Brent crude has surged to >$100/bbl, creating a large windfall for ExxonMobil which last December raised its 2030 plan and now forecasts an incremental $25 billion in annual earnings and $35 billion in cash flow in 2030 versus 2024, and $145 billion in cumulative surplus cash assuming $65 Brent. With current triple-digit Brent prices the surplus cash outlook should be materially higher; Exxon reports an industry-leading 11% leverage ratio, a planned $20 billion buyback (assumed this year), and a 43-year dividend growth streak, implying scope to accelerate buybacks or dividend growth.

Analysis

Winners extend beyond the obvious integrated majors: cash-rich incumbents will use buybacks to mechanically compress free float and boost EPS, which amplifies index-weighted flows into large-cap energy — a self-reinforcing liquidity tailwind that can last 3–12 months.

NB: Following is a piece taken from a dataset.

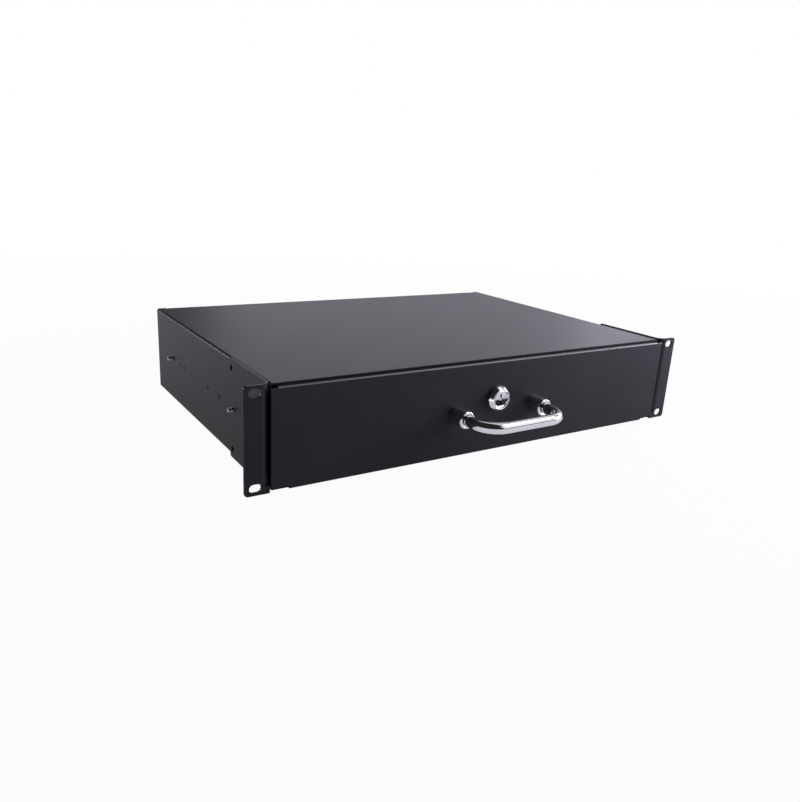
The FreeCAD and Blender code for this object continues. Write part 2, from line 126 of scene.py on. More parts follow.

Midstream and service suppliers with available spare capacity will see outsized margin capture as majors accelerate maintenance and sanctioning decisions; expect selective M&A activity in the 6–18 month window as cash-rich buyers buy growth rather than greenfield projects. The primary reversal risks are demand-side and policy interventions rather than geology: a 2–4 quarter demand shock (China slowdown or aggressive efficiency measures) or coordinated SPR releases can remove the windfall quickly and leave buyers exposed. Financially, heavier buybacks raise leverage-adjusted valuation risk if commodity prices mean-revert; a 20–30% drop in prices within a year would flip the narrative from fortress balance sheet to earnings vulnerability for those who overpaid for shares. Second-order cross-asset effects matter for our book: sustained higher energy increases input inflation, which steepens yield curves and compresses growth multiples — a headwind to long-duration names and a relative advantage to cyclicals and cash generators. This should increase intraday and cross-market volatility, favoring market-structure beneficiaries (exchanges) and option sellers who can harvest elevated premia if they size vega appropriately. Contrarian read: the market treats this as a once-in-cycle windfall, but majors have historically monetized only a fraction of cyclical spikes into permanent returns. If managements pivot to shareholder-rich but capex-light strategies, later-cycle production shortfalls can re-price capex risk into higher valuations for agile independents, creating a 9–18 month window to rotate into select E&Ps and services before capex normalizes.